Recuerdo cuando empecé a entender que el aborto era algo necesario. A los trece, en 1996, cursaba el primer año de la secundaria en una escuela pública en Tandil. Una compañera de catorce quedó embarazada y tuvo un hijx. En su cuarto mes de embarazo, fui a visitarla a su casa y le pregunté: ¿No habrá un error en la ecografía, no será un quiste? Ella se rió. A mí me parecía increíble que fuera a tener un hijx. Dos años después, nuestra compañera María Quiña fue encontrada muerta, quemada, en las sierras, a varios kilómetros de la ciudad. Su muerte nunca se esclareció. Nadie nos dijo ni nos preguntó nada: ni lxs profesrxs, tampoco nuestrxs padres. Al año siguiente, en quinto año, estábamos con amigas en una plaza tomando cerveza esperando que se abriera un baile, y varios policías nos rodearon. Algunas corrieron; yo pensé: cualquier cosa antes que me atrapen de manera brutal, y decidí quedarme quieta. Nos metieron a doce amigas a un camión y pasamos la noche en la comisaría. También en la escuela teníamos dos compañeras lesbianas que sufrían burlas constantes. En aquella época, nada de eso me sorprendía ni le hubiera puesto los nombres que hoy les daríamos: maternidad obligatoria, femicidio, violencia institucional, lesboodio.

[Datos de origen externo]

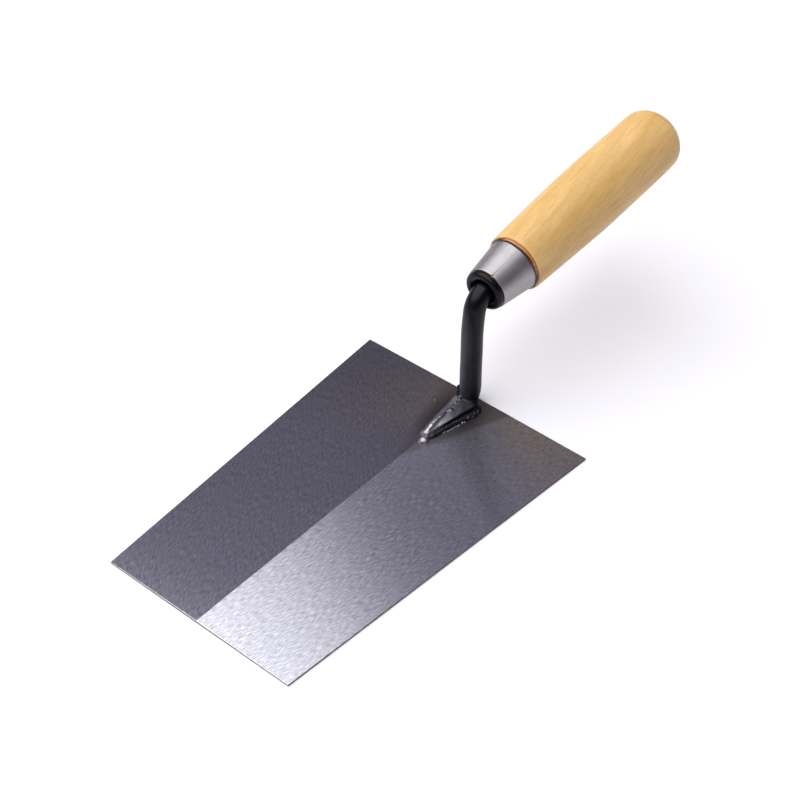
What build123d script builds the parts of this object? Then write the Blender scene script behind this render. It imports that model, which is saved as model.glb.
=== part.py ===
from build123d import *
import os
from math import cos, radians, sin, tan

# Bricklayer's bucket trowel: a taper-ground trapezoid blade, a bent round-bar shank welded to
# it by a forged foot, and a turned wooden handle that holds the shank's tang in a sheet-steel
# ferrule.  Millimetres.  The origin is in the middle of the blade's flat underside, on its
# centre line; +Y runs towards the handle and +Z is up, away from the work.

# ---- driving dimensions -------------------------------------------------------------------
blade_length = 180.0
heel_width = 127.4
toe_width = 101.6
edge_thickness = 0.8
grind_rise = 0.55  # how much thicker the blade is on its centre line than at its heel corners

bar_radius = 5.05
neck_y = 87.0  # the upright neck's centre line, just inside the heel edge
lean_z = 42.8  # where the neck starts to lean back
bend_y = 88.9  # y at which the leaning neck meets the handle's axis
lean_bend_radius = 60.0
top_bend_radius = 9.0

mouth_y, mouth_z = 96.3, 60.3  # the ferrule's narrow end, on the handle's axis
handle_tilt = 6.65  # degrees above the blade's plane

tang_length = 84.0
tang_tip_radius = 2.2

foot_nose_y = 53.0
foot_nose_radius = 2.4
foot_height_at_neck = 4.9
foot_height_at_nose = 3.0
foot_edge_radius = 0.6
throat_radius = 3.0  # inside the bend from the foot up into the neck
heel_corner_y = 92.6  # the heel's rounding starts just clear of the bar
heel_corner_radius = 4.8
foot_zone = 9.4  # below this height the bar is shaped as a foot

weld_leg_right = 2.9  # a fillet weld's leg along the blade
weld_leg_left = 1.9
weld_height = 1.4
weld_overlap = 0.2  # how far a weld's top edge laps onto the foot

ferrule_length = 19.2
ferrule_mouth_radius = 10.36
ferrule_rear_radius = 13.03
ferrule_wall = 0.9
seam_width = 0.3
seam_angle = 20.0  # degrees from straight up, towards +X
nick_size = 1.3

glue_width = 0.9
shoulder_radius = 14.4
shoulder_round = 0.8
grip_points = [(15.6, 50.0), (16.35, 81.0)]  # (radius, distance from the ferrule's mouth)
grip_end = (16.06, 122.6)
butt_points = [(12.6, 131.3), (6.2, 134.4)]
handle_length = 134.9

spigot_overhang = 2.2  # how far the wooden spigot stands out of the ferrule
nose_round = 1.4
dish_radius = 6.6
dish_depth = 3.4

# ---- places worked out from them ----------------------------------------------------------
heel_y = blade_length / 2
ridge_z = edge_thickness + grind_rise
mouth = Vector(0, mouth_y, mouth_z)
tilt = radians(handle_tilt)
handle_place = Plane(mouth, x_dir=(1, 0, 0), z_dir=(0, -sin(tilt), cos(tilt))).location
bend_z = mouth_z - (mouth_y - bend_y) * tan(tilt)
neck_front_y = neck_y - bar_radius
nose_centre_y = foot_nose_y + foot_nose_radius
spigot_mouth_radius = ferrule_mouth_radius - ferrule_wall
spigot_rear_radius = ferrule_rear_radius - ferrule_wall
shoulder_s = ferrule_length + glue_width
wide = 500.0  # larger than any piece


def make_blade():
    """A flat trapezoid plate, ground on each side to a facet that falls away from the ridge."""
    half_heel = heel_width / 2
    half_toe = toe_width / 2
    toe_y = heel_y - blade_length
    corners = [(-half_heel, heel_y), (half_heel, heel_y), (half_toe, toe_y), (-half_toe, toe_y)]
    plate = extrude(make_face(Polyline(corners, close=True)), amount=ridge_z)
    side_edge = Vector(half_heel - half_toe, blade_length, 0)
    across = Vector(half_heel, 0, -grind_rise)
    normal = across.cross(side_edge)
    facet = Plane((half_heel, heel_y, edge_thickness), z_dir=normal)
    ground = split(plate, facet, keep=Keep.BOTTOM)
    other_facet = Plane((-half_heel, heel_y, edge_thickness), z_dir=(-normal.X, normal.Y, normal.Z))
    return split(ground, other_facet, keep=Keep.BOTTOM)


def turned(*edges):
    """A solid of revolution about the handle's axis: x is the radius, y the distance along it."""
    return handle_place * revolve(make_face(edges), Axis.Y)


def make_neck():
    """The round bar: upright from the blade, leaning a little, then bent into the handle."""
    route = [(0, neck_y, 0), (0, neck_y, lean_z), (0, bend_y, bend_z), tuple(mouth)]
    path = FilletPolyline(*route, radius=[lean_bend_radius, top_bend_radius])
    return sweep(Plane(origin=path @ 0, z_dir=path % 0) * Circle(bar_radius), path)


def make_tang():
    """The bar's drawn-down end, driven into the handle."""
    tip = (tang_tip_radius, tang_length)
    return turned(Polyline((0, 0), (bar_radius, 0), tip, (0, tang_length), close=True))


def make_foot_side():
    """The foot from the side: a tongue thinning to its nose, a throat and a rounded heel."""
    corners = [
        (foot_nose_y - bar_radius, 0),
        (foot_nose_y - bar_radius, foot_height_at_nose),
        (neck_front_y, foot_height_at_neck),
        (neck_front_y, foot_zone),
        (heel_corner_y, foot_zone),
        (heel_corner_y, 0),
    ]
    outline = Polyline([(0, y, z) for y, z in corners], close=True)
    slab = extrude(make_face(outline), amount=2 * bar_radius, dir=(1, 0, 0), both=True)
    heel_corner = slab.edges().filter_by(Axis.X).group_by(Axis.Z)[0].sort_by(Axis.Y)[-1]
    slab = fillet(heel_corner, heel_corner_radius)
    throat = slab.edges().filter_by(Axis.X).sort_by_distance((0, neck_front_y, foot_height_at_neck))[0]
    return fillet(throat, throat_radius)


def tongue_plan(growth_left, growth_right, nose_growth):
    """The foot's outline from above, widened by a weld's leg on each side and at the nose."""
    shift = (growth_right - growth_left) / 2
    grown = (growth_right + growth_left) / 2
    rings = [
        Pos(shift, neck_y) * Circle(bar_radius + grown),
        Pos(shift, nose_centre_y) * Circle(foot_nose_radius + nose_growth),
    ]
    return make_hull([edge for ring in rings for edge in ring.edges()])


def make_shank(blade):
    """One forging: foot, neck and tang, its underside fitted to the blade's ridge."""
    foot = make_foot_side() & extrude(tongue_plan(0, 0, 0), amount=foot_zone)
    throat_start_y = neck_front_y - throat_radius
    tongue_top = foot.edges().filter_by_position(Axis.Y, foot_nose_y, throat_start_y)
    tongue_top = tongue_top.filter_by_position(Axis.Z, ridge_z, foot_height_at_neck)
    foot = fillet(tongue_top, foot_edge_radius)
    upper_neck = split(make_neck(), Plane.XY.offset(foot_zone), keep=Keep.TOP)
    return (upper_neck + foot + make_tang()) - blade


def make_welds(shank, blade):
    """Fillet welds round the foot, cut into the runs they were laid in."""
    top_z = ridge_z + weld_height
    toe = tongue_plan(weld_leg_left, weld_leg_right, weld_leg_left)
    top = tongue_plan(weld_overlap, weld_overlap, weld_overlap)
    bead = loft([toe, Pos(0, 0, top_z) * top], ruled=True)
    bead = split(bead - blade - shank, Plane.XZ.offset(-heel_y), keep=Keep.TOP)
    nose_block = Pos(0, nose_centre_y, 0) * Box(
        wide, wide, wide, align=(Align.CENTER, Align.MAX, Align.CENTER)
    )
    right_block = Box(wide, wide, wide, align=(Align.MIN, Align.CENTER, Align.CENTER))
    sides = bead - nose_block
    return {
        "weld_nose": bead & nose_block,
        "weld_right": sides & right_block,
        "weld_left": sides - right_block,
    }


def make_ferrule():
    """A cone rolled from sheet, its edges butted, with a nick at the mouth end of the seam."""
    wall = Polyline(
        (spigot_mouth_radius, 0),
        (ferrule_mouth_radius, 0),
        (ferrule_rear_radius, ferrule_length),
        (spigot_rear_radius, ferrule_length),
        close=True,
    )
    outwards = (Align.CENTER, Align.CENTER, Align.MIN)
    slit = Box(seam_width, wide, wide, align=outwards)
    nick = Rot(0, 0, 45) * Box(nick_size, nick_size, wide, align=outwards)
    return turned(wall) - handle_place * Rot(0, seam_angle, 0) * (slit + nick)


def make_handle(shank):
    """Turned wood: a rounded nose, a spigot for the ferrule, a shoulder and a swelling grip."""
    nose_s = -spigot_overhang
    nose = FilletPolyline(
        (dish_radius, nose_s), (spigot_mouth_radius, nose_s), (spigot_mouth_radius, 0), radius=nose_round
    )
    spigot = Polyline(
        (spigot_mouth_radius, 0), (spigot_rear_radius, ferrule_length), (spigot_rear_radius, shoulder_s)
    )
    grip_start = (shoulder_radius, shoulder_s + 2 * shoulder_round)
    shoulder = FilletPolyline(
        (spigot_rear_radius, shoulder_s), (shoulder_radius, shoulder_s), grip_start, radius=shoulder_round
    )
    grip = Spline(grip_start, *grip_points, grip_end)
    butt = Spline(grip_end, *butt_points, (0, handle_length), tangents=[(0, 1), (-1, 0)])
    core = Polyline((0, handle_length), (0, dish_depth), (dish_radius, nose_s))
    return turned(nose, spigot, shoulder, grip, butt, core) - shank


def make_glue_ring():
    """The ring of set glue that fills the gap between the ferrule and the wood's shoulder."""
    ring = Polyline(
        (spigot_rear_radius, ferrule_length),
        (ferrule_rear_radius, ferrule_length),
        (shoulder_radius - shoulder_round, shoulder_s),
        (spigot_rear_radius, shoulder_s),
        close=True,
    )
    return turned(ring)


if __name__ == "__main__":
    os.makedirs("parts", exist_ok=True)
    blade = make_blade()
    shank = make_shank(blade)
    nodes = {"blade": blade, "shank": shank, **make_welds(shank, blade)}
    nodes["ferrule"] = make_ferrule()
    nodes["handle"] = make_handle(shank)
    nodes["glue_ring"] = make_glue_ring()
    for name, solid in nodes.items():
        export_step(solid, f"parts/{name}.step")
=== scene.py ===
from math import atan2, cos, pi, radians, sin, tan

import bmesh
import bpy
from mathutils import Matrix, Vector, noise
from mathutils.geometry import interpolate_bezier


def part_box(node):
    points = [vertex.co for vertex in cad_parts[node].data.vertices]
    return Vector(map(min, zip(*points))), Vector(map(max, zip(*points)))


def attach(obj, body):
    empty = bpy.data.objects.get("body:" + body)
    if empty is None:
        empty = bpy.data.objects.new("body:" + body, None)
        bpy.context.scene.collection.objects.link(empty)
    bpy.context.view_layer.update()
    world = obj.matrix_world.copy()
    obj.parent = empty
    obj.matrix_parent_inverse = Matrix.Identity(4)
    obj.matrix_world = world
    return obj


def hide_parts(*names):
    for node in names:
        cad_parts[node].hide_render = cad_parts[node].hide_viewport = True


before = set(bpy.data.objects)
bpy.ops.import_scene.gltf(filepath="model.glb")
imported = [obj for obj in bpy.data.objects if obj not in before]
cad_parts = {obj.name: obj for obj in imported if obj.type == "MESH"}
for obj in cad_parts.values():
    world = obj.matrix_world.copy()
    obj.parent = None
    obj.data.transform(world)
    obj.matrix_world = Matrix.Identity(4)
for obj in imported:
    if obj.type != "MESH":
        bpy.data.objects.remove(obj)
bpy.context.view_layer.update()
mm = 0.001


# ---- camera -------------------------------------------------------------------------------
# A short telephoto held level, about 0.8 m off, looking down over the blade's right corner.
# Background and object are both sharp.
camera_place = Vector((379.4, -408.3, 557.8)) * mm
camera_azimuth = radians(40.41)
camera_elevation = radians(41.80)
camera_data = bpy.data.cameras.new("camera")
camera_data.lens = 81.65
camera_data.sensor_width = 36.0
camera_data.dof.use_dof = False
camera = bpy.data.objects.new("camera", camera_data)
bpy.context.scene.collection.objects.link(camera)
towards_camera = Vector(
    (
        sin(camera_azimuth) * cos(camera_elevation),
        -cos(camera_azimuth) * cos(camera_elevation),
        sin(camera_elevation),
    )
)
camera.location = camera_place
camera.rotation_mode = "QUATERNION"
camera.rotation_quaternion = (-towards_camera).to_track_quat("-Z", "Y")
bpy.context.scene.camera = camera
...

A los dieciséis empecé a trabajar en la oficina de un periodista. Ahorraba dinero para venir a Buenos Aires. Estudiar Letras era la excusa, pero lo que quería era escaparme del pueblo. La vida de oficinista me pareció un desastre: iba a la escuela cuatro horas por día y trabajaba cinco. Me parecía horrible tener sueño todo el día. Ahorraba. En esa época me hice amiga de Eve, una chica francesa que vino para un intercambio. Seguramente con ella, por ser francesa y atea, debemos haber conversado acerca del aborto. No recuerdo bien qué hablamos, pero sí recuerdo que el desastre mayor que se me podía ocurrir en ese momento era la posibilidad de quedar embarazada y ver arruinado mi plan de escape. Quería escapar del pueblo, y también del pasado, de una infancia llena de labores domésticas esclavizantes. Recuerdo que cruzaba la plaza principal de la ciudad, volviendo a mi casa después de la escuela, y pensaba: el aborto es absolutamente necesario.

Recuerdo un caso que me impresionó; una pareja mantuvo presa a una mujer durante varios meses, torturándola y violándola. Esa mujer, no encontraba la oportunidad de escapar. Pero en determinado momento, escuchó que sus captores planeaban matarla, logró romper la ventana y escapó. Pienso que hay un instinto de supervivencia que nos impulsa a escapar del desastre. Nadie decide escapar de eso, es natural querer sobrevivir.

El discurso de las decisiones (“elijo una maternidad cuidada”, “elijo abortar, porque es mi cuerpo”) supone que hay dos alternativas posibles (ser madre o no serlo). Pero eso no es verdad: porque a la hora de sobrevivir, hay una sola alternativa. Pero además, no nos alcanza con sobrevivir.

Intento buscar la forma de decir que la Ley de Interrupción del Embarazo significaba muchísimo más que la garantía de un aborto legal, libre, seguro y gratuito. El día de la media sanción lloramos con una emoción que solo nosotrxs podemos entender por haber sufrido incontables injusticias. Pero lxs senadorxs mostraron su atraso y su total falta de respeto por nuestra integridad como personas con capacidad de gestar.

Una parte del 8A fue comprobar que nuestra experiencia es intransferible. Sí. El vocabulario se ha ampliado. Este proceso empezó con la palabra femicidio. Pero hasta acá llegamos, y no hemos podido ganar una ley que habilite las necesidades básicas que tenemos como personas con capacidad de gestar: en primer lugar, sobrevivir; en segundo lugar, vivir de la manera que nos haga más felices. Quedarnos, inmediatamente post 8A, solo con la parte positiva de este proceso sin darnos la posibilidad de hacer un balance necesario no nos permite evaluar la dimensión del desastre. Las palabras no alcanzaron para mostrar cuánto necesitábamos esta ley. Este dato, como escritoras, se presenta ante nosotras como la luz de un patrullero que no nos deja dormir. No. No podemos dormir con un patrullero encendido en nuestro hermoso cuarto propio.